# start of EXCERPTED DATA

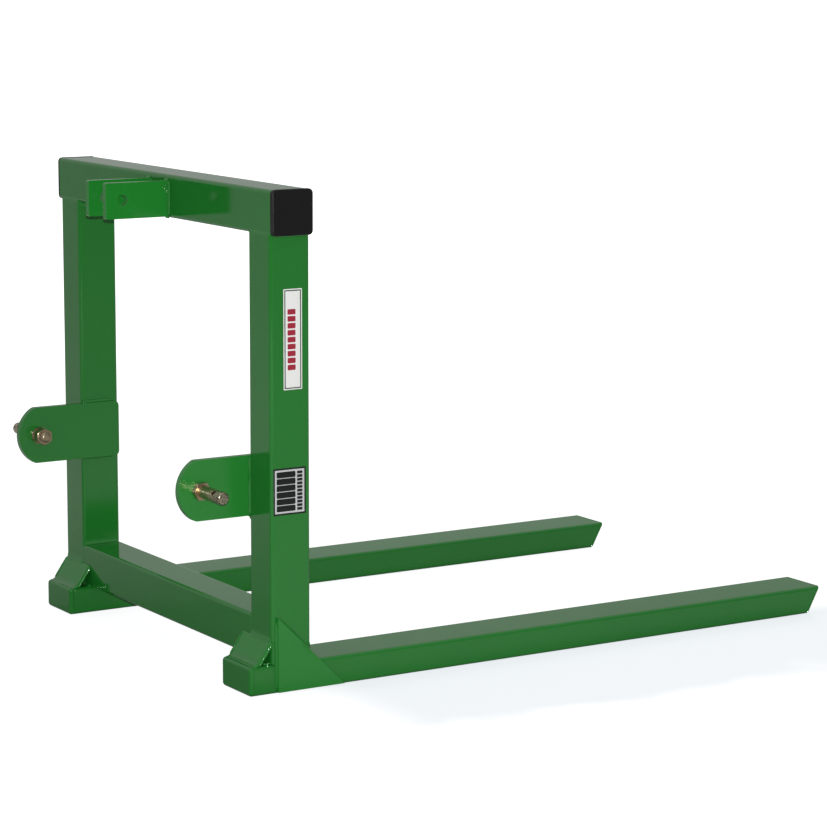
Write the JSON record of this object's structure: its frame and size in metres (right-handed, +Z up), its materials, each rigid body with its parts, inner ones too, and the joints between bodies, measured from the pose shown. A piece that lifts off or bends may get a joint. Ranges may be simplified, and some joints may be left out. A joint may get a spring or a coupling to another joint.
{
  "type": "pallet fork attachment",
  "caption": "Tractor three-point-hitch pallet fork: square-tube frame with lower hitch pins and top-link ears, standing on long flat tube forks with slanted tips.",
  "frame": {"origin": "centre of the bottom of the bounding box: on the floor, midway between the uprights' outer sides and midway between the lug noses and the fork tips", "axes": "+X to the right seen from the tractor looking along the forks, +Y along the forks towards their tips, +Z up"},
  "size_m": [0.835, 1.3277, 0.858],
  "materials": {
    "green_paint": "glossy green powder coat on steel",
    "black_plastic": "black moulded plastic plug",
    "yellow_zinc": "yellow zinc plated steel",
    "white_vinyl": null,
    "grey_vinyl": null
  },
  "bodies": {
    "root": {"left_upright": "green_paint", "right_upright": "green_paint", "top_cross_tube": "green_paint", "bottom_cross_tube": "green_paint", "left_fork_tube": "green_paint", "left_fork_heel_plate": "green_paint", "left_fork_tip_plate": "green_paint", "left_front_brace": "green_paint", "left_side_gusset": "green_paint", "left_lower_lug": "green_paint", "left_top_link_ear": "green_paint", "right_fork_tube": "green_paint", "right_fork_heel_plate": "green_paint", "right_fork_tip_plate": "green_paint", "right_front_brace": "green_paint", "right_side_gusset": "green_paint", "right_lower_lug": "green_paint", "right_top_link_ear": "green_paint", "left_tube_cap": "black_plastic", "right_tube_cap": "black_plastic", "left_lower_pin": "yellow_zinc", "left_pin_nut": "yellow_zinc", "left_lock_washer": "yellow_zinc", "right_lower_pin": "yellow_zinc", "right_pin_nut": "yellow_zinc", "right_lock_washer": "yellow_zinc", "upper_label": "white_vinyl", "lower_label": "grey_vinyl"}
  },
  "joints": []
}
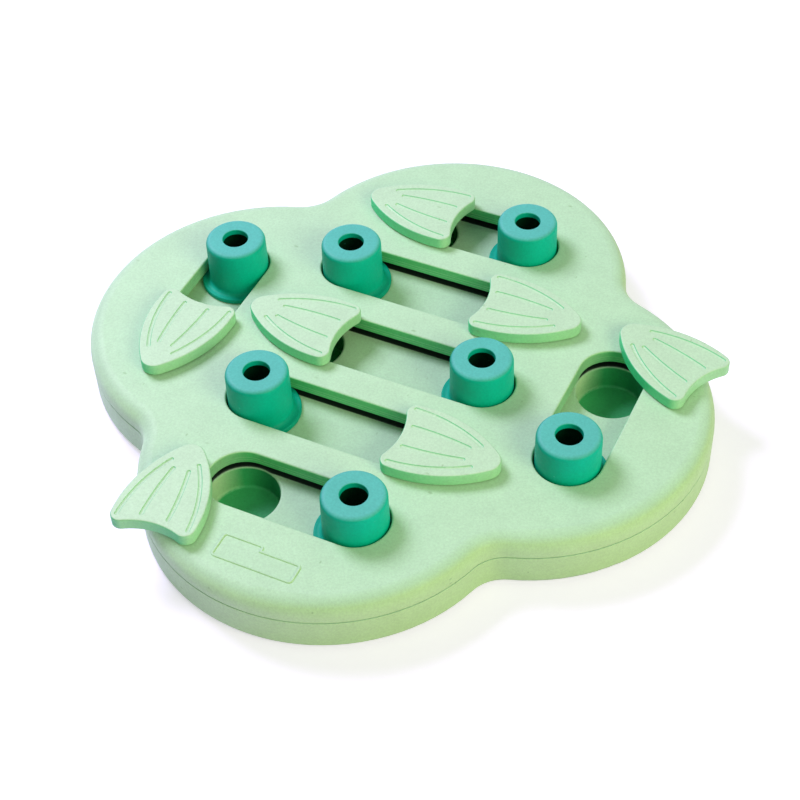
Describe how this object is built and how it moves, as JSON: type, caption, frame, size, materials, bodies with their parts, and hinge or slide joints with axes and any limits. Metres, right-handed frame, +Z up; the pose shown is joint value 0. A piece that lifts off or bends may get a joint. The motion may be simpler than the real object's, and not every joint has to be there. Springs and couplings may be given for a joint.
{
  "type": "dog puzzle feeder",
  "caption": "Clover-shaped dog puzzle feeder board with sliding knobs and swivelling fish-tail flippers over round treat wells.",
  "frame": {"origin": "middle of the board, on the floor it stands on", "axes": "+Z up, +X along the five middle rows, +Y towards the back row"},
  "size_m": [0.3334, 0.3334, 0.0485],
  "materials": {
    "board_composite": "matt mint green composite with fine wood-like flecks",
    "flipper_plastic": "matt pale mint green composite",
    "knob_plastic": "satin teal composite",
    "foot_rubber": "matt rubber",
    "screw_steel": "zinc-plated steel"
  },
  "bodies": {
    "board": {"bottom_shell": "board_composite", "well_tray": "board_composite", "top_cover": "board_composite", "case_screws": "screw_steel", "rubber_feet": "foot_rubber"},
    "slider_a": {"slider_a": "knob_plastic"},
    "slider_b": {"slider_b": "knob_plastic"},
    "slider_c": {"slider_c": "knob_plastic"},
    "slider_d": {"slider_d": "knob_plastic"},
    "slider_e": {"slider_e": "knob_plastic"},
    "slider_f": {"slider_f": "knob_plastic"},
    "slider_g": {"slider_g": "knob_plastic"},
    "flipper_a": {"flipper_a": "flipper_plastic", "pivot_washer_a": "screw_steel", "pivot_screw_a": "screw_steel"},
    "flipper_b": {"flipper_b": "flipper_plastic", "pivot_washer_b": "screw_steel", "pivot_screw_b": "screw_steel"},
    "flipper_c": {"flipper_c": "flipper_plastic", "pivot_washer_c": "screw_steel", "pivot_screw_c": "screw_steel"},
    "flipper_d": {"flipper_d": "flipper_plastic", "pivot_washer_d": "screw_steel", "pivot_screw_d": "screw_steel"},
    "flipper_e": {"flipper_e": "flipper_plastic", "pivot_washer_e": "screw_steel", "pivot_screw_e": "screw_steel"},
    "flipper_f": {"flipper_f": "flipper_plastic", "pivot_washer_f": "screw_steel", "pivot_screw_f": "screw_steel"},
    "flipper_g": {"flipper_g": "flipper_plastic", "pivot_washer_g": "screw_steel", "pivot_screw_g": "screw_steel"}
  },
  "joints": [
    {"name": "slider_a_slide", "type": "slide", "parent": "board", "child": "slider_a", "axis": [-1, 0, 0], "range_m": [0, 0.019]},
    {"name": "slider_b_slide", "type": "slide", "parent": "board", "child": "slider_b", "axis": [1, 0, 0], "range_m": [0, 0.0565]},
    {"name": "slider_c_slide", "type": "slide", "parent": "board", "child": "slider_c", "axis": [-1, 0, 0], "range_m": [0, 0.055]},
    {"name": "slider_d_slide", "type": "slide", "parent": "board", "child": "slider_d", "axis": [1, 0, 0], "range_m": [0, 0.0535]},
    {"name": "slider_e_slide", "type": "slide", "parent": "board", "child": "slider_e", "axis": [-1, 0, 0], "range_m": [0, 0.0555]},
    {"name": "slider_f_slide", "type": "slide", "parent": "board", "child": "slider_f", "axis": [0, -1, 0], "range_m": [0, 0.0195]},
    {"name": "slider_g_slide", "type": "slide", "parent": "board", "child": "slider_g", "axis": [0, 1, 0], "range_m": [0, 0.0485]},
    {"name": "flipper_a_swing", "type": "hinge", "parent": "board", "child": "flipper_a", "pos_m": [-0.0573, 0.1049, 0.0314], "axis": [0, 0, 1], "range_deg": [-30, 120]},
    {"name": "flipper_b_swing", "type": "hinge", "parent": "board", "child": "flipper_b", "pos_m": [0.076, 0.05245, 0.0314], "axis": [0, 0, -1], "range_deg": [-15, 100]},
    {"name": "flipper_c_swing", "type": "hinge", "parent": "board", "child": "flipper_c", "pos_m": [-0.076, 0, 0.0314], "axis": [0, 0, 1], "range_deg": [-16, 20]},
    {"name": "flipper_d_swing", "type": "hinge", "parent": "board", "child": "flipper_d", "pos_m": [0.076, -0.05245, 0.0314], "axis": [0, 0, 1], "range_deg": [-20, 120]},
    {"name": "flipper_e_swing", "type": "hinge", "parent": "board", "child": "flipper_e", "pos_m": [-0.0573, -0.1049, 0.0314], "axis": [0, 0, -1], "range_deg": [-83.5, 35]},
    {"name": "flipper_f_swing", "type": "hinge", "parent": "board", "child": "flipper_f", "pos_m": [-0.1074, -0.0573, 0.0314], "axis": [0, 0, 1], "range_deg": [-40, 120]},
    {"name": "flipper_g_swing", "type": "hinge", "parent": "board", "child": "flipper_g", "pos_m": [0.1074, 0.0573, 0.0314], "axis": [0, 0, 1], "range_deg": [-66.5, 60]}
  ]
}
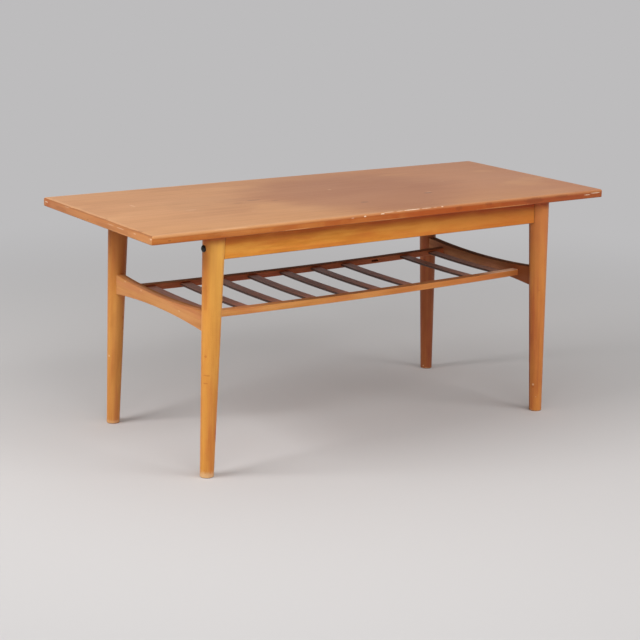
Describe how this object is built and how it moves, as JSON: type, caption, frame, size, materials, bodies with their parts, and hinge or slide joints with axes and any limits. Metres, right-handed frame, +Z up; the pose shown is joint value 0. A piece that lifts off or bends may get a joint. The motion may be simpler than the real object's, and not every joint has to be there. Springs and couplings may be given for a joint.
{
  "type": "coffee table",
  "caption": "Long rectangular wooden coffee table on splayed round tapered legs, with aprons along the sides and a slatted shelf between curved end stretchers.",
  "frame": {"origin": "on the floor, under the middle of the top", "axes": "+X along the table to its right end, +Y from front to back, +Z up"},
  "size_m": [1.2, 0.5, 0.53],
  "materials": {
    "top_veneer": "teak veneer, oiled, satin",
    "backing_veneer": "plain backing veneer, matt",
    "core_board": "particle core board, raw",
    "top_lipping": "solid teak, oiled, satin",
    "leg_wood": "solid beech, turned, stained honey, lacquered, satin",
    "apron_wood": "solid beech, stained honey, lacquered, satin",
    "stretcher_wood": "solid beech, stained honey, lacquered, satin",
    "rail_wood": "solid beech, stained honey, lacquered, satin",
    "slat_wood": "solid teak, dark, thinly oiled, satin",
    "dowel_wood": "beech, raw",
    "bolt_metal": "blackened steel, satin",
    "fixing_metal": "zinc plated steel"
  },
  "bodies": {
    "root": {"top_face_veneer": "top_veneer", "top_back_veneer": "backing_veneer", "top_core_board": "core_board", "front_lipping": "top_lipping", "back_lipping": "top_lipping", "left_lipping": "top_lipping", "right_lipping": "top_lipping", "front_left_leg": "leg_wood", "front_right_leg": "leg_wood", "back_left_leg": "leg_wood", "back_right_leg": "leg_wood", "front_apron": "apron_wood", "back_apron": "apron_wood", "left_end_stretcher": "stretcher_wood", "right_end_stretcher": "stretcher_wood", "front_shelf_rail": "rail_wood", "back_shelf_rail": "rail_wood", "shelf_slat_1": "slat_wood", "shelf_slat_2": "slat_wood", "shelf_slat_3": "slat_wood", "shelf_slat_4": "slat_wood", "shelf_slat_5": "slat_wood", "shelf_slat_6": "slat_wood", "shelf_slat_7": "slat_wood", "shelf_slat_9": "slat_wood", "shelf_slat_10": "slat_wood", "leg_dowels": "dowel_wood", "rail_dowels": "dowel_wood", "leg_bolts": "bolt_metal", "barrel_nuts": "fixing_metal", "top_screws": "fixing_metal"}
  },
  "joints": []
}
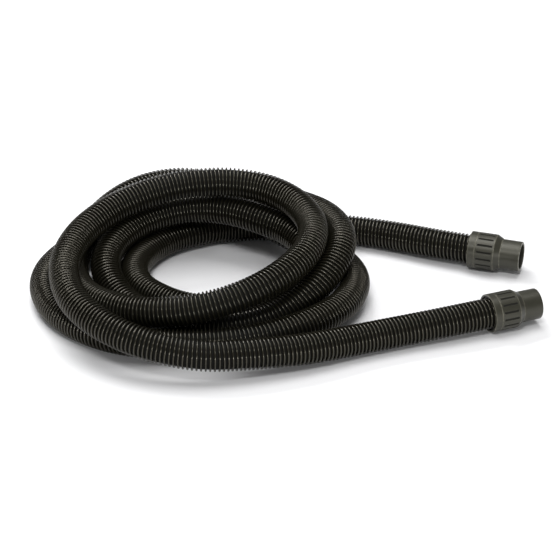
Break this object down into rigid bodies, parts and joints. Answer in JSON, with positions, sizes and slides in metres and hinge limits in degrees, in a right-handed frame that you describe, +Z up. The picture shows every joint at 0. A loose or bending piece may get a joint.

# end of EXCERPTED DATA

Copy every single line of the material above that holds "between".

Write the JSON record of this object's structure: its frame and size in metres (right-handed, +Z up), its materials, each rigid body with its parts, inner ones too, and the joints between bodies, measured from the pose shown. A piece that lifts off or bends may get a joint. Ranges may be simplified, and some joints may be left out. A joint may get a spring or a coupling to another joint.
  "frame": {"origin": "centre of the bottom of the bounding box: on the floor, midway between the uprights' outer sides and midway between the lug noses and the fork tips", "axes": "+X to the right seen from the tractor looking along the forks, +Y along the forks towards their tips, +Z up"},
  "caption": "Long rectangular wooden coffee table on splayed round tapered legs, with aprons along the sides and a slatted shelf between curved end stretchers.",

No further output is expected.